O Moda Made in Angola, para além de tudo aquilo que se já ouviu na imprensa e nas redes sociais, pretende ou não marcar uma nova era na moda em Angola?
Pretendemos, sim, dar continuidade a este percurso de transformações e descentralização desta nova era de uma moda mais consciente e próxima do consumidor. A moda, enquanto reflexo de circunstâncias e contextos sociais específicos, acompanha todas estas transformações. Ao invés de servir apenas para que as diferenças de classe fossem claramente expostas a partir das roupas, a moda passa a servir como uma produtora de subjectividade, democratizando e personalizando as escolhas. Esse processo de descentralização social sofrida por todos nós foi fundamental para o desenvolvimento de sub-culturas urbanas e desta nova face da moda angolana.
Quem é que vocês pretendem ter no evento, apenas pessoas ligadas à moda e à indústria têxtil ou outras mais entidades que vocês entendem como necessárias para a tomada de alguma coincidência sobre a vossa causa?

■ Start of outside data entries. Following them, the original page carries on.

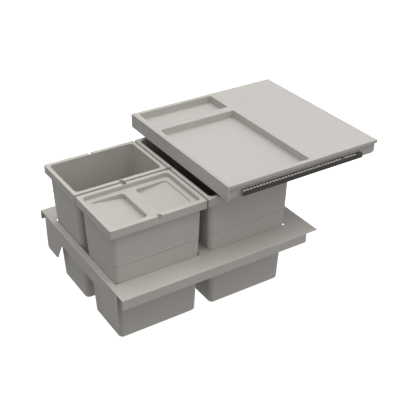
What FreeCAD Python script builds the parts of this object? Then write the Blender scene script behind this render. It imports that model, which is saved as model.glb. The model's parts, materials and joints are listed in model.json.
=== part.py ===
import FreeCAD, Part
import math
import os

from FreeCAD import Vector

# Pull-out waste set for a base cabinet: three bins in a folded holder frame,
# a drop-in lid, and a two-part cover tray that runs on roller tracks which
# screw to the cabinet sides.
#
# Millimetres.  X runs across the cabinet, -Y points at the user, Z is up.
# Modelled from the holder frame: y = 0 at its front edge, z = 0 on its top.
# Each piece is moved on writing, so that the origin lies in the middle of the
# set's footprint, at the level of the bins' bases.

# ---------------------------------------------------------------- cabinet
cabinet_clear_width = 418.0     # inside a 450 cabinet with 16 mm sides
running_gap = 0.3               # between pieces that slide past each other
clear_half = cabinet_clear_width / 2

# ---------------------------------------------------------------- bins
bin_height = 291.2              # base to rim
bin_drop = 151.2                # base to the top of the holder frame
bin_wall = 2.0
bin_floor = 2.5
bin_corner_radius = 11.0        # upright corners of the body
bin_base_radius = 5.0
bin_step_height = 194.2         # where the body steps out for stacking
bin_step_width = 0.4
lower_draft = 0.039             # per mm of height, below the step
upper_draft = 0.027             # per mm of height, above the step
foot_ring_width = 14.0
foot_ring_height = 1.0

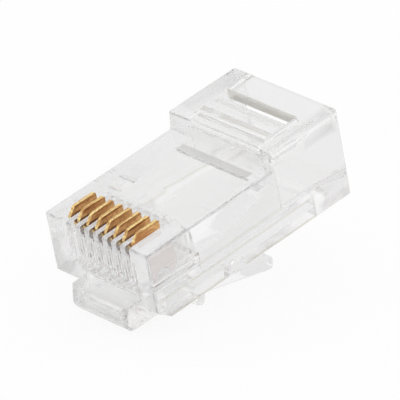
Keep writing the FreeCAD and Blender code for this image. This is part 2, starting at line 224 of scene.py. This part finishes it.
@shader_group(
    "Stamped finish and painted light",
    inputs={
        "Vector": VECTOR, "Normal": VECTOR, "Plating": COLOUR, "Flat": COLOUR, "Deep": COLOUR,
        "Strip": COLOUR, "Plated Above": FLOAT, "Top": FLOAT,
    },
    outputs={"Color": COLOUR, "Roughness": FLOAT, "Height": FLOAT},
)
def stamped_finish_and_painted_light(sheet, given):
    """Stamped strip: bright plating on the rolled edges, and drawn, duller metal on the cut flats, whose
    deeper orange gold is a painted reflection of the neighbouring blades. The drawn lines and spots are
    real marks, but they and a band just under the top edge darken towards the Deep colour, a redder gold
    that is painted shade of light bouncing between the blades.
    """
    flat_start, flat_full = 0.55, 0.85
    line_stretch = (6.0, 0.35, 5.0)
    line_low, line_high, line_darkest = 0.42, 0.50, 0.30
    spot_scale = 5.0
    spot_low, spot_high, spot_darkest = 0.40, 0.54, 0.50
    # A band on the flats just under the top edge, darkened towards the painted shade colour
    band_under_top_foot, band_under_top_head, band_under_top_darkest = 0.22, 0.06, 0.5
    plating_ragged, plating_fade = 0.3, 0.4
    gloss_low, gloss_high = 0.3, 0.7
    rough_low, rough_high, rough_on_flats = 0.16, 0.30, 0.10

    position = sheet.millimetres(given["Vector"])
    height = sheet.split(position)["Z"]
    sideways = sheet.math("ABSOLUTE", sheet.split(given["Normal"])["X"])
    flat = sheet.spread(sideways, flat_start, flat_full)
    lines = sheet.noise(sheet.stretch(position, line_stretch), 1.0, detail=4.0)
    spots = sheet.noise(position, spot_scale, detail=3.0)

    streak = sheet.spread(lines, line_low, line_high, line_darkest, 1.0)
    fleck = sheet.spread(spots, spot_low, spot_high, spot_darkest, 1.0)
    under_edge = sheet.spread(sheet.math("SUBTRACT", given["Top"], height), band_under_top_foot, band_under_top_head)
    band_under_top = sheet.spread(sheet.math("MULTIPLY", flat, under_edge), 0.0, 1.0, 1.0, band_under_top_darkest)
    shade = sheet.math("MULTIPLY", sheet.math("MULTIPLY", streak, fleck), band_under_top)
    # The flats are painted a deeper orange than the rolled edges, as a painted reflection of the
    # neighbouring blades
    bright = sheet.mix_colour(flat, given["Plating"], given["Flat"])
    # Where the lines, the spots and the band under the top are dark, the gold turns towards the Deep
    # colour, which is painted shade
    gold = sheet.mix_colour(shade, given["Deep"], bright)

    above = sheet.math("SUBTRACT", height, given["Plated Above"])
    plated = sheet.spread(sheet.math("MULTIPLY_ADD", lines, plating_ragged, above), 0.0, plating_fade)
    drawn = sheet.spread(lines, gloss_low, gloss_high, rough_low, rough_high)
    return {
        "Color": sheet.mix_colour(plated, given["Strip"], gold),
        "Roughness": sheet.math("MULTIPLY_ADD", flat, rough_on_flats, drawn),
        "Height": lines,
    }


# Materials

# A block of the housing: its corners, its fade, its colour (painted shade everywhere but on the nose) and
# its haze
Place = namedtuple("Place", "low high fade shade haze")


def painted_shade_and_haze_places(settings):
    """The places of the housing that are painted darker, as painted shade, or are hazier than the rest,
    each a block with its looks.
    """
    low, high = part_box("housing")
    near = settings.window_skin
    wall = high.y - settings.window_wall
    brow = high.y - settings.brow
    rail = settings.rail_top
    band = settings.rail_band
    # The mask folds the left side onto the right, so a block across the middle starts well left of it
    left = -high.x
    # Painted shade: the rear wall of the window is tinted a dark beige grey for the shaded inside seen
    # through it. Its haze is the frosting
    rear_wall_of_window = Place(
        low=Vector((left, wall - near, high.z - settings.window_depth)),
        high=Vector((settings.window_half, wall + near, high.z)),
        fade=near / 2, shade=settings.window_painted_shade, haze=settings.window_haze,
    )
    # Painted shade: the ceiling just behind the brow is tinted grey for the darker surroundings that it
    # refracts
    ceiling_behind_brow = Place(
        low=Vector((left, brow, settings.brow_height - near)),
        high=Vector((settings.brow_half, brow + settings.brow_band, settings.brow_height + near)),
        fade=near / 2, shade=settings.brow_painted_shade, haze=settings.window_haze,
    )
    nose = Place(
        low=Vector((left, low.y - settings.nose_fade, low.z - settings.nose_fade)),
        high=Vector((high.x, settings.nose_back, rail)),
        fade=settings.nose_fade, shade=settings.tint, haze=settings.nose_haze,
    )
    # Painted shade: the rear foot is tinted a pinkish grey, darker than the clear plastic round it
    rear_foot = Place(
        low=Vector((settings.rail_side, high.y - settings.foot_length, -settings.foot_fade)),
        high=Vector((high.x + settings.foot_fade, high.y + settings.foot_fade, rail)),
        fade=settings.foot_fade, shade=settings.foot_painted_shade, haze=0.0,
    )
    # Painted shade: the corner of the mouth is tinted dark grey for the darker view refracted through it
    corner_of_mouth = Place(
        low=Vector((settings.corner_side, high.y - settings.corner_length, high.z - settings.corner_drop)),
        high=high,
        fade=settings.corner_fade, shade=settings.corner_painted_shade, haze=0.0,
    )
    # Painted shadow: the inner edge of each rail is tinted olive grey for the shadow under the plug seen
    # through it
    inner_edge_of_rail = Place(
        low=Vector((settings.rail_side, low.y, rail - band)),
        high=Vector((settings.rail_side + 2 * band, high.y, rail + band)),
        fade=band / 4, shade=settings.rail_painted_shade, haze=0.0,
    )
    return rear_wall_of_window, ceiling_behind_brow, nose, rear_foot, corner_of_mouth, inner_edge_of_rail


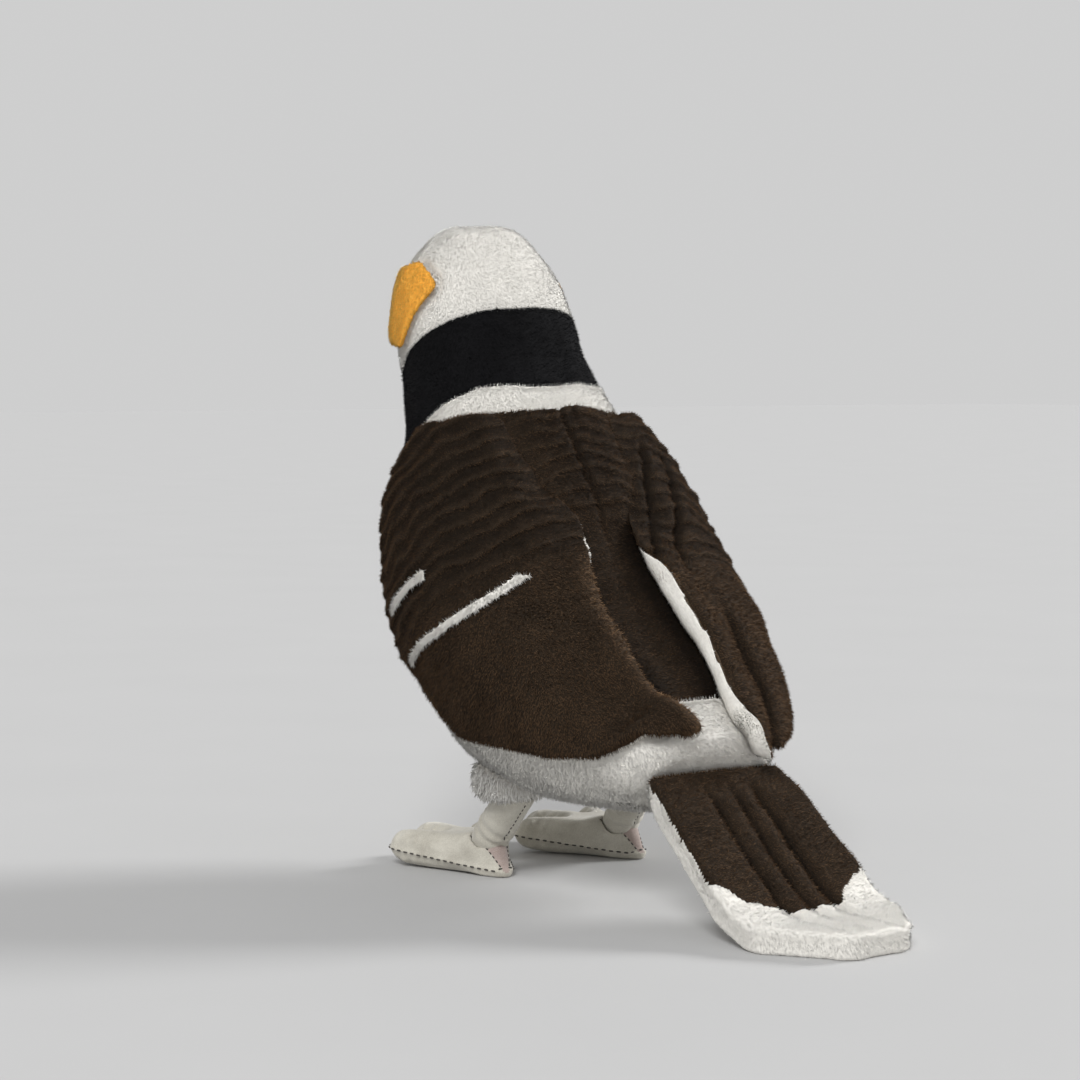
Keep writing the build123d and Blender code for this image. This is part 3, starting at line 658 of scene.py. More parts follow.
def merge(co, name, side):
    """Thins the quilted shoulder towards its inner edge, where it is sewn down to the back."""
    sewn = ease(co[:, 2], MERGE_START[name], MERGE_START[name] + MERGE_RISE)
    thin = (1 - ease(edge_distance(co, name, side), -1 * MM, MERGE_WIDTH)) * sewn
    chosen = np.where(thin > 0.01)[0]
    base, up, height = on_skin(co[chosen])
    out = co.copy()
    out[chosen] = base + up * (height * (1 - MERGE_FLAT * thin[chosen]))[:, None]
    return out


def trimmed_edge(co, name, side):
    """Bends the left wing's edges to a fuller curve, and lowers the right one's tip."""
    inset = edge_distance(co, name, side)
    out = co.copy()
    if name == "left":
        shift, drop = np.interp(co[:, 2] / MM, *LEFT_SHIFT), np.interp(co[:, 1] / MM, *LEFT_DROP)
        out[:, 0] += shift * MM * (1 - ease(inset, -2 * MM, 24 * MM))
        out[:, 2] -= drop * MM * (1 - ease(co[:, 2], 0.058, 0.098))
    else:
        tip = (1 - ease(co[:, 2], 0.056, 0.090)) * (1 - ease(inset, 14 * MM, 34 * MM))
        out[:, 2] -= 5.0 * MM * tip
        out[:, 1] += 1.5 * MM * tip
    return out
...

A moda superou a sua materialidade e desnaturalizou um dos aspectos mais regulares da sociedade: Vestir. Analisada sob os mais variados aspectos, os seus reflexos podem ser percebidos em teorias nas áreas da arte, psicologia, economia, sociologia, antropologia e outros. A sua interpretação já teve como fundamento a protecção do corpo, os encobrimentos morais, as leis sumptuárias, as divisões de classes sociais. Entretanto, a moda encontrou uma nova base para construir os seus fundamentos: A sua ligação com os conceitos de individualidade, subjectividade e de estilos de vida. Sempre associada a manifestações estéticas temporárias, a moda é aliada da efemeridade. Entretanto, essa facilidade de mudar de que é dotada funciona como um verdadeiro dispositivo social capaz de reflectir as muitas facetas do comportamento humano e apontar futuras mudanças. A moda é, assim então vista como uma forma de expressão da individualidade e da variedade dos estilos de vida. Por isso, pretendemos englobar todas as áreas a nível de representação das partes da sociedade, pois só com elas podemos ter sociedade no mais belo da sua diversidade.